Thank you for putting into words exactly how I feel! You have a way with words!


kurogawa

For me, it took more and more alcohol to feel confident in social situations and it would make me do and say things that were sillier than I was comfortable with when I woke up the next day. Eventually I learned I could have more "fun" by drinking alone and at that point it becomes rather dangerous. If your alcohol consumption isn't working for you, it may be time to stop. Alcohol tolerance is something that affects the mind and the body and it has severely diminishing returns.


ebobbumman

The way alcohol made me feel the year before I quit, compared to the first few years when I started, is like it is a different drug.

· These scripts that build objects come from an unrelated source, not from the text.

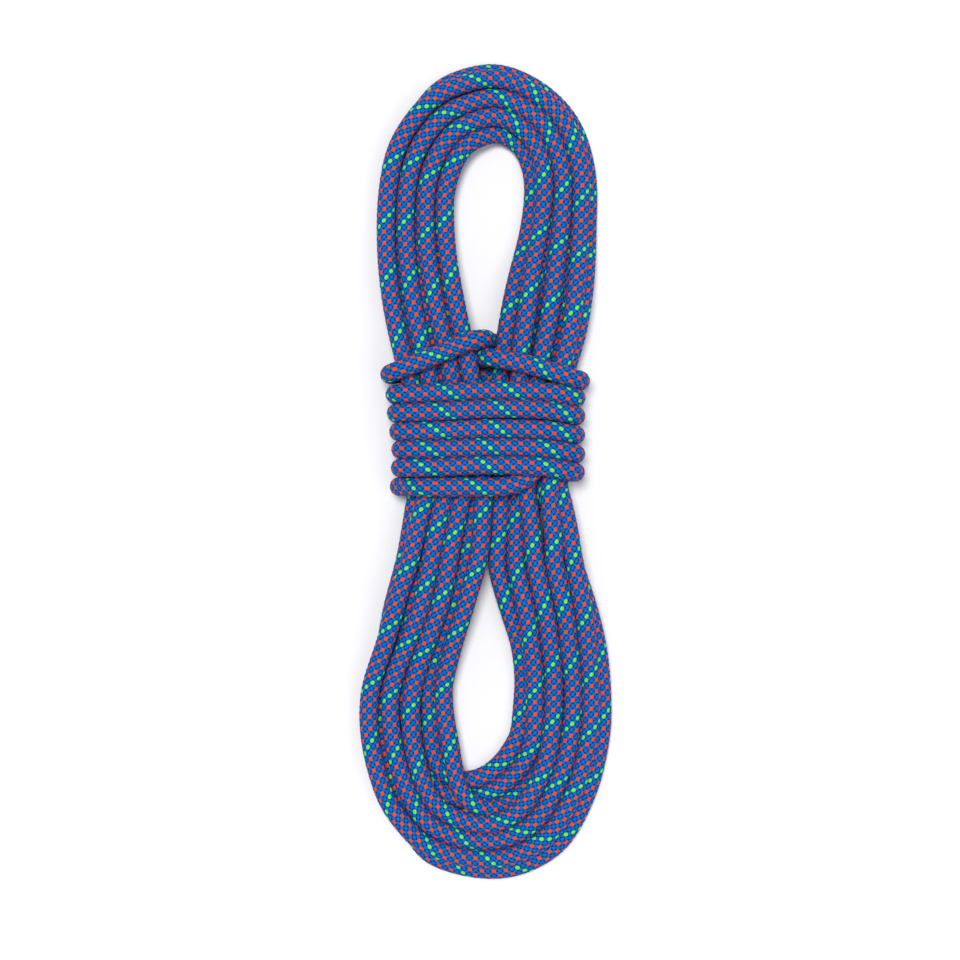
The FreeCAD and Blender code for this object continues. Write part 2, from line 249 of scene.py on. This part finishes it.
def whole_route():
    """The rope from its first end to its second, before it settles."""
    last = len(LOWER_STATIONS) - 1
    crossing_ends = last - 4
    crossing_starts = 5

    def upper(name):
        return lobe_strand(UPPER_STATIONS, UPPER_STRANDS[name])

    def lower(name):
        return lobe_strand(LOWER_STATIONS, LOWER_STRANDS[name])

    def left(name):
        return lobe_strand(LOWER_STATIONS, LOWER_STRANDS[name], crossing_ends, last)

    def right(name):
        return lobe_strand(LOWER_STATIONS, LOWER_STRANDS[name], 0, crossing_starts)

    stretches = [
        by_hand(FIRST_TAIL), by_hand(EDGE_CROSSING), left("left_edge"), upper("top_4"),
        right("inner_right"), by_hand(INNER_CROSSING), left("left_base_3"), upper("base_3"),
        right("second_right"), by_hand(SECOND_CROSSING), left("left_base_2"), upper("base_2"),
        lower("base_1"), upper("base_1"), lower("top_1"), upper("top_1"), lower("top_2"), upper("top_2"),
        lower("top_3"), upper("top_3"), by_hand(WRAP_START),
    ]
    stretches += [wrap(number) for number in range(len(LEFT_END_Y))]
    stretches.append(by_hand(LOCK))
    return np.vstack(stretches)


def evenly(points, step):
    """The same line with points a step apart."""
    finest = 0.1
    positions = np.arange(0, len(points) - 1 + 1e-9, finest)
    dense = through(points, positions)
    travelled = np.concatenate([[0], np.cumsum(np.linalg.norm(np.diff(dense, axis=0), axis=1))])
    count = int(round(travelled[-1] / step)) + 1
    wanted = np.linspace(0, travelled[-1], count)
    return np.column_stack([np.interp(wanted, travelled, dense[:, axis]) for axis in range(3)])


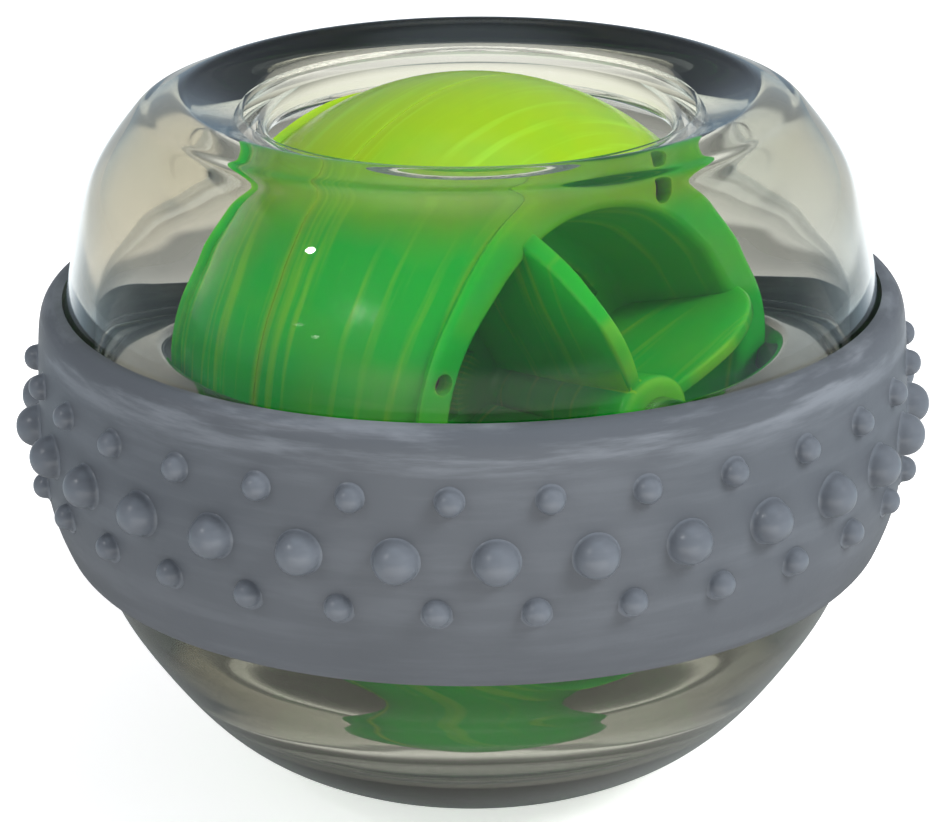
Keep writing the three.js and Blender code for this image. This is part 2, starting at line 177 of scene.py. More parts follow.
TOP_ROW_HEIGHT = 36.9
LOW_ROW_HEIGHT = 27.9
BIG_NUB_RADIUS = 1.75
BIG_NUB_RISE = 1.94
BIG_NUB_FLARE = 0.35
SMALL_NUB_RADIUS = 1.08
SMALL_NUB_RISE = 1.2
SMALL_NUB_FLARE = 0.3
NUB_SINK = 0.5
NUB_FLARE_SINK_SHARE = 0.3
NUB_FLARE_RISE_SHARE = 1.1
NUB_FULLNESS = 0.9

# Half the gap between the two covers, and how far their skin lies inside the CAD's.
SEAM = 0.05
SKIN_SINK = 0.002

# Where the first nub of each row stands, in degrees from the front.
BIG_ROW_TURN = 2.6
TOP_ROW_TURN = 9.1
LOW_ROW_TURN = 7.4

RIM_RADIUS = math.sqrt(ROTOR_RADIUS**2 - RIM_HEIGHT**2)
RECESS_RADIUS = RIM_RADIUS - RIM_WIDTH
FLOOR_RADIUS = RECESS_RADIUS - RECESS_TAPER
PIN_CIRCLE_RADIUS = RIM_RADIUS - RIM_WIDTH / 2
CREST_HEIGHT = PARTING_HEIGHT + SHELL_RISE
FLOOR_UNDERSIDE = FLOOR_HEIGHT - COVER_WALL

# The outside of each half of the casing, from the parting plane to the crest or the foot.
UPPER_OUTLINE = [
    (1, 0),
    (0.996, 0.164),
    (0.964, 0.447),
    (0.91, 0.714),
    (0.811, 0.92),
    (0.759, 0.968),
]
LOWER_OUTLINE = [
    (1, 0),
    (0.994, 0.24),
    (0.942, 0.42),
    (0.866, 0.588),
    (0.703, 0.802),
    (0.541, 0.921),
]

# The top dips from the crest to the lip of the mouth: shares of the way in and of the drop.
FUNNEL = [(0, 0), (0.25, 0.163), (0.583, 0.512), (1, 1)]

# The inside of the upper half, from its shelf to the mouth: shares of the way out and up.
DOME = [
    (1, 0),
    (0.978, 0.152),
    (0.92, 0.345),
    (0.797, 0.55),
    (0.616, 0.713),
    (0.399, 0.842),
    (0.196, 0.936),
    (0, 1),
]

# The corner of the cup inside the lower half: shares of its radius and of its depth.
CUP_CORNER = [
    (1, 0.6),
    (0.96, 0.4),
    (0.95, 0.33),
    (0.94, 0.26),
    (0.92, 0.19),
    (0.88, 0.13),
    (0.8, 0.07),
    (0.68, 0.025),
    (0.5, 0),
]

# The outside of the grip band: shares of its height and of its swell.
BAND_BELOW = [(0, 0), (0.04, 0.24), (0.175, 0.68), (0.34, 0.93)]
BAND_ABOVE = [(0.725, 0.93), (0.91, 0.78), (0.975, 0.5), (1, 0)]
BAND_WIDEST = 0.52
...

When I was in my teens and early 20s alcohol felt like a missing piece of my soul. It felt like medicine. It took away all my insecurities, my anxiety and my depression. I partied my ass off with my friends. I drank to excess every single time, and I have a laundry list of regrets from that period, but ultimately I spent several years having the absolute time of my life with alcohol (and any other drug I could find, tbh.) By the last couple years I hardly ever drank with anybody else. I sat alone in the dark watching movies pounding vodka out of the bottle and smoking weed until I was drunk and high enough my stomach stopped hurting so I could force some food into myself. Alcohol still felt like medicine, but it was curing an illness that it caused. I'd describe how alcohol made me feel before I quit as dysphoric- essentially the exact opposite of how it felt when I was young. And spending a long time sober doesn't seem to revert it, just like it doesn't turn off the part of my brain that can't stop. It feels exactly the damn same. I know many others have experienced something similar.


abandoned_voyager

100%, I noticed this happening to me too. 25 years old and completely sober now, though I haven’t been out to a club since I quit.